Egyptian officials announced last week that the government was soliciting buyers to purchase Israel’s Merhav share in the project. Dow Jones reported from Cairo on 29 May that National Bank of Egypt, a shareholder in the plant, had bought the Israeli share. Merhav denied the news on 30 May, but confirmed it the next day. MEES understands that a handshake for the sale was made on 27 May but not documented until later in the week.

The original plan for the $1.5bn Midor refinery, Israel’s largest investment in Egypt, was for private Israeli and Egyptian businessmen, with an Egyptian Government minority share, to build an offshore refinery in Egypt to process a cocktail of Gulf crudes delivered by the Sumed pipeline and export the petroleum products to Israel and other Mediterranean markets. At the time the project was launched in the early 1990s the political atmosphere between Cairo and Tel Aviv was relatively cordial, but as relations between Egypt and Israel soured and domestic opposition to the project started growing, the Egyptian Government decided to take full control of the operation. Instead of serving international markets as originally planned, the Egyptian General Petroleum Corporation (EGPC) decided to integrate Midor into its domestic refinery system to meet local needs (MEES, 7 May).

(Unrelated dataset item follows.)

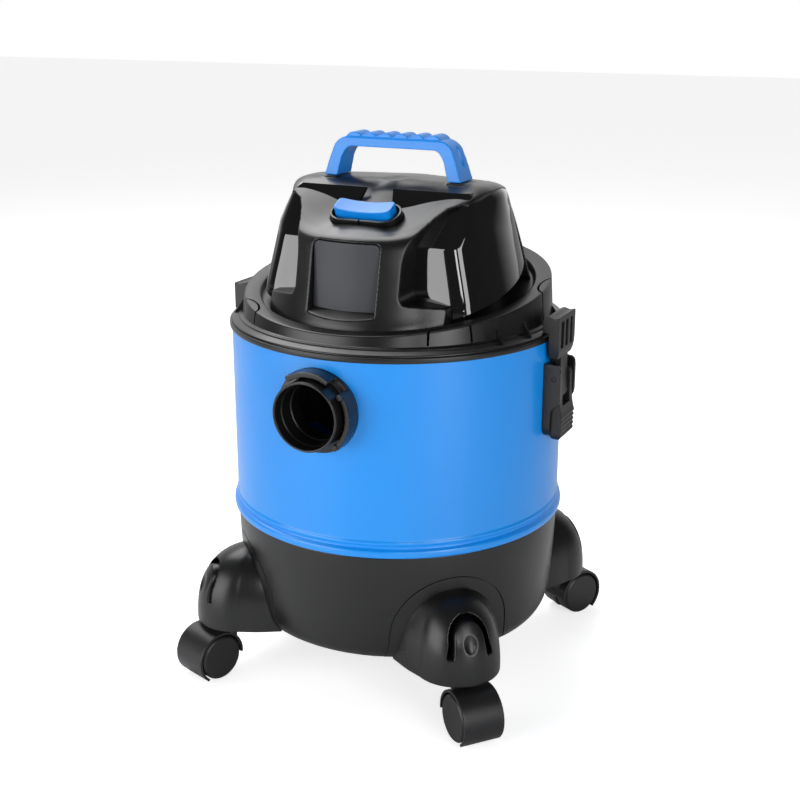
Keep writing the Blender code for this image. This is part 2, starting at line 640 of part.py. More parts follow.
# ---- motor, fan, filter and float -----------------------------------------------------
def make_motor():
    """Stator can, armature on its shaft, impeller and the fan's housing."""
    can = [(0.042, 0.429), (0.042, 0.3683), (0.0052, 0.3683), (0.0052, 0.373), (0.027, 0.373),
           (0.027, 0.424), (0.0052, 0.424), (0.0052, 0.429)]
    smooth(turned("motor_can", can, MOTOR_METAL))
    armature = [(0.0, 0.438), (0.004, 0.438), (0.004, 0.421), (0.0255, 0.421), (0.0255, 0.379),
                (0.004, 0.379), (0.004, 0.328), (0.0, 0.328)]
    smooth(turned("motor_armature", armature, STEEL, 16))

    disc = [(0.054, 0.3515), (0.054, 0.350), (0.010, 0.350), (0.009, 0.334), (0.0043, 0.334),
            (0.0043, 0.3515)]
    impeller = smooth(turned("impeller", disc, MOTOR_METAL))
    blades = bmesh.new()
    for blade in range(7):
        sweep = Matrix.Rotation(2 * pi * blade / 7, 4, "Z") @ Matrix.Translation((0.032, 0.0, 0.3435))
        slant = sweep @ Matrix.Rotation(radians(28.0), 4, "Z") @ Matrix.Diagonal((0.036, 0.0012, 0.0135, 1.0))
        bmesh.ops.create_cube(blades, size=1.0, matrix=slant)
    boolean(impeller, from_form("impeller_blades", blades, None), "UNION")

    housing = [(0.0612, 0.3668), (0.0612, 0.3222), (0.020, 0.3222), (0.020, 0.3255), (0.0585, 0.3255),
               (0.0585, 0.3635), (0.0052, 0.3635), (0.0052, 0.3668)]
    smooth(turned("fan_housing", housing, BLACK_PLASTIC))


FILTER_TOP = 0.3217
FILTER_LOW = 0.222


def make_filter():
    """Pleated cartridge round the float's cage, its cap, the cage and the float."""
    pleats = 36
    outline = []
    for fold in range(pleats):
        for radius, part in ((0.060, 0.0), (0.054, 0.5)):
            angle = 2 * pi * (fold + part) / pleats
            outline.append((radius * cos(angle), radius * sin(angle)))
    half = (FILTER_TOP - FILTER_LOW) / 2
    cartridge = plate("filter_cartridge", outline, half, FILTER_PAPER, plane="flat")
    cartridge.data.transform(Matrix.Translation((0.0, 0.0, FILTER_LOW + half)))
    boolean(cartridge, rod("cartridge_bore", "Z", 0.045, 0.20, 0.34))

    cap = [(0.0, 0.2217), (0.062, 0.2217), (0.062, 0.2165), (0.052, 0.2135), (0.018, 0.2135),
           (0.014, 0.203), (0.0, 0.203)]
    smooth(turned("filter_cap", cap, BLACK_PLASTIC))

    cage_profile = [(0.030, FILTER_TOP), (0.030, 0.262), (0.010, 0.262), (0.010, 0.2642),
                    (0.0275, 0.2642), (0.0275, FILTER_TOP)]
    cage = smooth(turned("float_cage", cage_profile, BLACK_PLASTIC))
    slots = bmesh.new()
    for slot in range(4):
        around = Matrix.Rotation(pi / 2 * slot + pi / 4, 4, "Z") @ Matrix.Translation((0.030, 0.0, 0.2925))
        bmesh.ops.create_cube(slots, size=1.0, matrix=around @ Matrix.Diagonal((0.02, 0.024, 0.040, 1.0)))
    boolean(cage, from_form("cage_slots", slots, None))

    ball = bmesh.new()
    bmesh.ops.create_uvsphere(ball, u_segments=16, v_segments=10, radius=0.018)
    float_ball = smooth(from_form("float_ball", ball, FLOAT_PLASTIC), 60.0)
    float_ball.location = (0.0, 0.0, 0.2642 + 0.018 - 0.0020)


# ---- rear outlets ---------------------------------------------------------------------
BLOWER_HEIGHT = 0.402
GLAND_AZIMUTH = 150.0
GLAND_HEIGHT = 0.398


def make_rear(cover):
    """Blower outlet at the back, and the gland where a mains lead would come out."""
    at = (0.0, 0.0, BLOWER_HEIGHT)
    tube = [(0.022, 0.128), (0.022, 0.084), (0.0195, 0.084), (0.0195, 0.128)]
    blower = smooth(settled(turned("blower_port", tube, BLACK_PLASTIC)))
    blower.data.transform(Matrix.Translation(at) @ Matrix.Rotation(-pi / 2, 4, "X"))
    boolean(cover, rod("blower_opening", "Y", 0.022 + GAP, 0.07, 0.14, at=at))

    gland = [(0.0, 0.131), (0.0055, 0.131), (0.0075, 0.1175), (0.009, 0.1175), (0.009, 0.1155),
             (0.006, 0.1155), (0.006, 0.100), (0.0, 0.100)]
    body = smooth(settled(turned("cord_gland", gland, BLACK_PLASTIC, 12)))
    lie = Matrix.Rotation(heading(GLAND_AZIMUTH), 4, "Z") @ Matrix.Translation((0.0, 0.0, GLAND_HEIGHT))
    body.data.transform(lie @ Matrix.Rotation(pi / 2, 4, "Y"))
    hole = rod("gland_hole", "X", 0.006 + GAP, 0.09, 0.12, steps=12)
    hole.data.transform(lie)
    boolean(cover, hole)


# ---- assembly -------------------------------------------------------------------------
def main():
    drum_space = rod("drum_space", "Z", DRUM_RADIUS + GAP, 0.16, 0.36, steps=RIM_STEPS)
    round_base = [(radius + GAP, height) for radius, height in BASE_OUTSIDE]
    base_space = turned("base_space", [(0.0, BASE_TOP), *round_base, (0.0, BASE_BOTTOM)], None, RIM_STEPS)
    make_base()
    make_drum()
    make_collar()
    make_inlet()
    for name, azimuth in FOOT_NAMES.items():
        make_foot(name, azimuth, base_space)
        make_caster(name, azimuth)
    for side, turn in SIDES.items():
        make_latch(side, turn, drum_space)
    make_lid()
    cover = make_cover()
    make_side_dome("right", 1.0)
    make_side_dome("left", -1.0)
    make_handle()
    make_switch(cover)
    make_motor()
    make_filter()
    make_rear(cover)


main()
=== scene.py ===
"""Looks of the shop vacuum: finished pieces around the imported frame, a pale floor and soft light."""

import json
from math import acos, cos, hypot, pi, radians, sin

import bmesh
import bpy
from mathutils import Matrix, Vector


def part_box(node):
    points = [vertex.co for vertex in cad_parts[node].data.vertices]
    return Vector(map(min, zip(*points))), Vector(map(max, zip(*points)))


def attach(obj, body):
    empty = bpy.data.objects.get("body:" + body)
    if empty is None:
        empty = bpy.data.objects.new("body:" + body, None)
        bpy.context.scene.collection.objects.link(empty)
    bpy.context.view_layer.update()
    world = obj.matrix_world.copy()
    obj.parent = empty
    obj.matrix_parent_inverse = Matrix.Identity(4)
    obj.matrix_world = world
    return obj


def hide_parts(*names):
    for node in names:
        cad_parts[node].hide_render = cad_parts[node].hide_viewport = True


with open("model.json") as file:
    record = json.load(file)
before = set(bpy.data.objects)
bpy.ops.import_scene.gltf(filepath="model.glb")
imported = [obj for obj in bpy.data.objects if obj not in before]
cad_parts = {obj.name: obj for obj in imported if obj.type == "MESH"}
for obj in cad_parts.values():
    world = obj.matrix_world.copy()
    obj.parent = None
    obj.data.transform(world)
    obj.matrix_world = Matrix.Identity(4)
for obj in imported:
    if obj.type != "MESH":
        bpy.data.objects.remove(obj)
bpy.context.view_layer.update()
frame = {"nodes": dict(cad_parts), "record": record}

# ---- sizes read from the frame --------------------------------------------------------
COLLAR_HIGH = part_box("rim_collar")[1]
BASE_LOW, BASE_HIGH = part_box("tank_base")
HANDLE_LOW, HANDLE_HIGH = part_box("carry_handle")
PORT_LOW, PORT_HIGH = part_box("inlet_port")

RIM = COLLAR_HIGH[0]                       # radius of the rim band
DRUM = RIM - 0.002                         # radius of the drum
WALL = 0.001                               # the drum's sheet
GAP = 0.0003                               # clearance between touching pieces
RIM_TOP = COLLAR_HIGH[2]
BASE_TOP = BASE_HIGH[2]
BASE_BOTTOM = BASE_LOW[2]
PORT_AT = (0.0, 0.0, (PORT_LOW[2] + PORT_HIGH[2]) / 2)
PORT_OUT = 0.0298
PORT_IN = 0.027
MOUTH = -PORT_LOW[1]

DECK = 0.352                               # deck of the lid over the drum's axis
RING = 0.360                               # top of the lid's ring over the axis
SLOPE = 0.143                              # rise of both towards the back
TILT_START = 0.333                         # heights between which the lid starts to lean
TILT_FULL = 0.348
SMOOTH_STEPS = 192                         # sides of a large turned piece
STEM_CIRCLE = 0.169                        # radius of the caster stems' circle
WHEEL = 0.021                              # radius of a wheel
TRAIL = 0.021                              # stem to axle
HOOD = 0.0245                              # radius of a caster's hood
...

Midor’s structure was changed in late 1996 when the company’s capital was doubled from $180mn to $360mn, with the Egyptian public sector equity quadrupled and the shares of the Egyptian and Israeli private sectors frozen (MEES, 13 January 1997). Originally the company was owned 40% by an Egyptian private sector consortium comprising businessman Husain Salem (through his Swiss firm Masaka) and local banks, 40% by Israel’s Merhav group (through its Irish company Medor) and 20% by the state-owned EGPC. After the increase in capital, EGPC acquired 40% of the equity and two EGPC affiliates, Petrojet and Enppi, acquired 10% each, giving the Egyptian public sector a 60% controlling interest. The Egyptian private sector consortium and the Merhav group did not contribute to the company’s increased capital. As a result Midor was owned by EGPC (40%), Enppi (10%), Petrojet (10%), Medor (20%), National Bank of Egypt Cayman Islands (16%), Masaka (2%) and the Suez Canal Bank (2%). Now, with the sale of Medor’s share, the National Bank of Egypt owns 36% of the shares in the company.

Midor’s first major tender for crude oil was issued on 14 May this year. The bidding invitation asked first for crude in June and then for supplies for the period July-October. It required crude with 30-33ºAPI and sulfur content of up to 3%. The volume required for the July-October period was 12mn barrels, or 100,000 b/d, with delivery to be made CIF at Sidi Kerir and the crude shipped from Ain Sukhna through the Sumed pipeline to Sidi Kerir. Midor has no facility to receive crude from the Mediterranean. The type of crude requested was: Basrah Light, Iranian Light, Iranian Heavy, Dubai, Oman, Kuwait, Foroozan, Kirkuk, Arabian Light, Arabian Heavy or a 50% blend for each. The tender specifically stated "two types of crude at least will be determined for the period of supply." The price for the crudes is based on the arithmetic average of the mean Platt’s dated Brent quotation for the month of delivery.

MEES learns that the July-October tender was awarded for the following:

The Midor tender has raised much interest in regional markets. Politically, it was not possible for Gulf crudes, that specify destinations, to be considered. Hence the attraction of the Oman/Dubai mix that can be delivered to any destination. Egyptian Petroleum Minister Sameh Fahmy, during his whirlwind visit to Kuwait, Saudi Arabia and the UAE to seek supplies, was told clearly that while Gulf countries will study carefully petroleum investments in Egypt, there will not be any deals (oil sales or equity holding) in Midor as long as there is an Israeli equity interest in the project.

One interesting aspect of the tender is the fact that BP is offering Kirkuk crude. The company has retained the option for providing another similar quality crude, as specified in the tender invitation, awaiting approval of the UN sanctions committee on how to price Kirkuk to Egypt – whether it should be considered a sale to Europe or to the Far East. Accordingly a decision will be made whether Kirkuk will be supplied to Midor or a substitute will be used to replace it.

Commercially, the tender has raised eyebrows about the stability of the Dubai market in the third-quarter and future months. There are usually 11 cargoes (500,000 barrels each) of Dubai crude sold monthly. India’s IOC usually takes three or four cargoes monthly. Now with the Midor deliveries, around half of Dubai will be committed to these two buyers. International traders were already squeezing the Dubai market, even before Midor appeared on the scene. It is now feared that the opportunities for manipulating or cornering the Dubai crude will increase still more, rendering less than ever the usefulness of Dubai as a marker crude for Gulf oil supplies to the Far East. The new element in the picture is the sale of Merhav’s share to Egyptian concerns. This will give an opportunity down the road for the introduction of other Gulf crudes to the Midor processing slate, relieving the pressure on Dubai.